In practice, the world is more fluid. If a company can't get the talent it needs in Seattle because the visa "price" is too high, they don't always hire an American. Often, they just open an office in Vancouver or Bengaluru. The work doesn't stay; it migrates to where the talent is allowed to exist.
The Weight of the H-1B Stamp
For people like Anil, the news is a double-edged sword.
On one hand, he is experienced. He is a "Level 3" or "Level 4" worker. His odds of getting a visa have actually increased because the "cheap labor" competition has been legislated away. He feels a sense of validation. His years of grinding, his late-night deployments, and his specialized knowledge finally have a market value recognized by a government.
On the other hand, the pressure is immense. When your right to live in a country is tied directly to a high salary, you lose the freedom to fail. You cannot take a pay cut to join a risky startup that might change the world. You cannot move to a lower-cost city if it means your wage level drops. You are golden-handcuffed to the highest bidder.
A System in Flux
The shift to a salary-based H-1B system is more than just a change in paperwork. It is a fundamental redesign of how America views its borders. We are moving toward a "meritocracy" defined by the dollar.
It is a cold, efficient, and deeply predictable system.

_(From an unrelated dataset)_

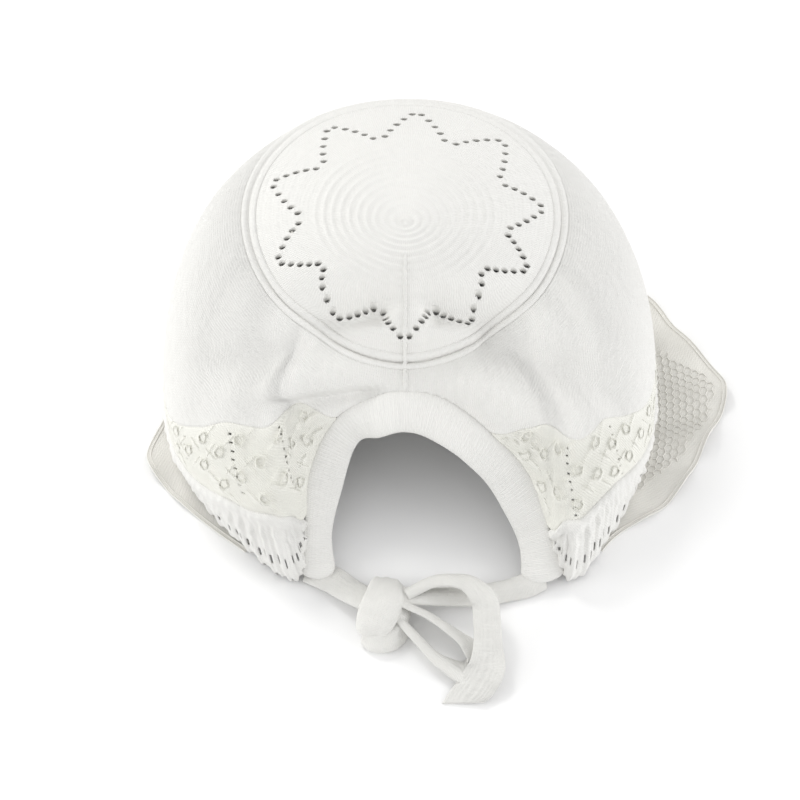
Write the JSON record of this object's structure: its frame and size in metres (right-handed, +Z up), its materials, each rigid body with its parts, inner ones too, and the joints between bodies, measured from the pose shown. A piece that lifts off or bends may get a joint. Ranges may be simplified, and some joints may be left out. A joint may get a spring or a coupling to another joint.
{
  "type": "embroidered baby hat",
  "caption": "Soft knitted baby bonnet with a round openwork back, rolled neck band, embroidered cheek band, gathered frill, net ruffle and tied chin tapes.",
  "frame": {"origin": "middle of the footprint, on the surface that the face opening rests on", "axes": "+X across the hat to the right as seen from behind, +Y toward the forehead side, +Z up, away from the surface, toward the back of the head"},
  "size_m": [0.1896, 0.1964, 0.0845],
  "materials": {
    "knit_white": "matte",
    "band_cream": "matte",
    "frill_white": "matte",
    "net_beige": "matte",
    "tape_offwhite": "matte"
  },
  "bodies": {
    "root": {"back_disc": "knit_white", "ridge_ring": "knit_white", "knit_sides": "knit_white", "back_seam": "knit_white", "neck_band": "knit_white", "embroidered_band": "band_cream", "front_frill": "frill_white", "tulle_ruffle": "net_beige", "tie_left": "tape_offwhite", "tie_right": "tape_offwhite", "bow_loop": "tape_offwhite", "bow_tail": "tape_offwhite", "bow_knot": "tape_offwhite"}
  },
  "joints": []
}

It removes the "luck" that people hated, but it replaces it with a barrier that many find even more daunting: a price tag. The gates are still open, but the toll has gone up.
Anil looks at the new wage requirements and then at his own salary offer. He is close. He is right on the edge of the new Level 3 threshold. For the first time in years, his future isn't in the hands of a random number generator. It’s in the hands of his employer’s CFO.
He closes his laptop. The sun is beginning to rise over Bengaluru. In a few hours, he will go to work and try to prove, through lines of code and hours of effort, that he is worth the price of admission.
The lottery is over. The auction has begun.